13 August 2015

The Container Festival: Bedtime Stories for Girls, Blessed and The Wiggle

The Container Festival
MUST
31 July to 15 August
Monash University, Clayton Campus

Guest blogger Chris Edwards

The Container Festival

 I’ve seen some damn good theatre lately.

MUST’s Container Festival been in full swing for just over a week and I’ve been spending a lot of time in tiny performance spaces forgetting about the cold thanks to the excellent art in front of me. So much time, in fact, that finding the time to write up my thoughts on these shows has been difficult, to say the least.

But, without further ado, here are some of the best shows that I’ve been lucky enough to get to, and with two nights of performances left, do try and get out to Clayton to see what all of the artists have on offer.

Bedtime Stories for Girls
By Genevieve Atkins
Directed by Jessica McLaughlin Cafferty

Possibly my favourite show of the festival, this is a shockingly honest and brutal deconstruction of the hierarchies and cruelties of young female relationships – and it’s also terrifyingly hilarious. The writing is the hero here, as Atkins’s biting wit and sharp satire brings to mind Amy Schumer or a David Mamet who’s more-feminist and less-douchebag, and sustains what might have just been a sketch-length concept to half an hour without showing any signs of strain.

Bedtime Stories for Girls

The direction and performances are just as striking, with Imogen Walsh and Hayley Foster particularly standing out as the bitchiest of the four girls, though all four (including Aislinn Murray and Emily Stokes) have excellent chemistry and comic timing. This is an angry shout of a play, viciously attacking the way in which this society teaches young women to fear their own bodies and hate each other. Go see it, and definitely watch out for whatever this team makes next.

Blessed
A play reading
By Fleur Kilpatrick
Directed by Danny Delahunty

If you’ve read my previous post then you’ve already heard me wax rhapsodic about Fleur Kilpatrick’s writing, so I’ll try to keep this brief:  I loved it. In a pared back reading, with just performers Olivia Monticcuolo and Kevin Kiernan-Molloy onstage, the beauty of Kilpatrick’s words shone through. The poetry of her dialogue, the simplicity and skill of the performers, and her ability to hone in on the specificity of a character through how comfortable they are or aren’t with their own poetry, make the script a pleasure to experience.

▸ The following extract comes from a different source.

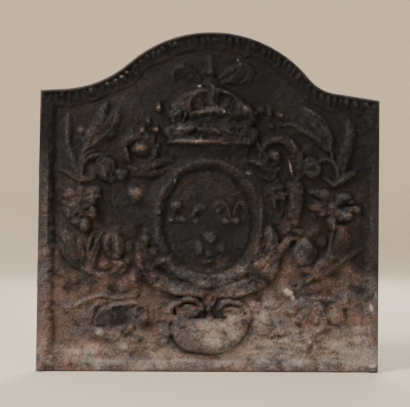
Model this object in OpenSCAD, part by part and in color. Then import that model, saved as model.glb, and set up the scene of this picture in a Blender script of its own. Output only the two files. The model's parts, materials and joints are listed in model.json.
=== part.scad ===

Plus there’s something particularly impressive in the fact that Kilpatrick has written a play that is both about religion and full of a potent rage, but not one that’s directed at that religion. To say anymore would be to delve into spoiler territory, but suffice it to say that this rage is more directed at a society in which the gap between the rich and the poor keeps growing bigger and bigger and nobody seems to care anymore. I will definitely be seeing whatever full production this text receives at the beginning of next year.

The Wiggle: A One Man Tribute to the Best Band of the Nineties
Created and performed by Jordan Broadway



This show is just pure fun. Jordan Broadway embodies everyone’s favourite group of colour-coded children’s entertainers in a 25-minute nostalgia-based contact high. I sat in an audience of 40-plus adults who all sang and danced along as Broadway’s crystal clear voice perfectly covered such classics as "Hot Potato" and "Big Red Car". 

If you don't have a particular connection to The Wiggles, then this may not be the show for you, but if you do, prepare to feel like a little kid again. I don't think I've purely enjoyed any other show from this year's festival quite as much as I did this one, and that's saying something.


I'll be posting more reviews over the next few days, but do make sure you make the trek out to Clayton tonight and tomorrow night for the last two nights of regular performances before Saturday's Closing Night Gala. There have been some truly great shows this year, and I'm looking forward to telling you about some more of them!

SM: I'm back in Melbourne and heading out on Friday.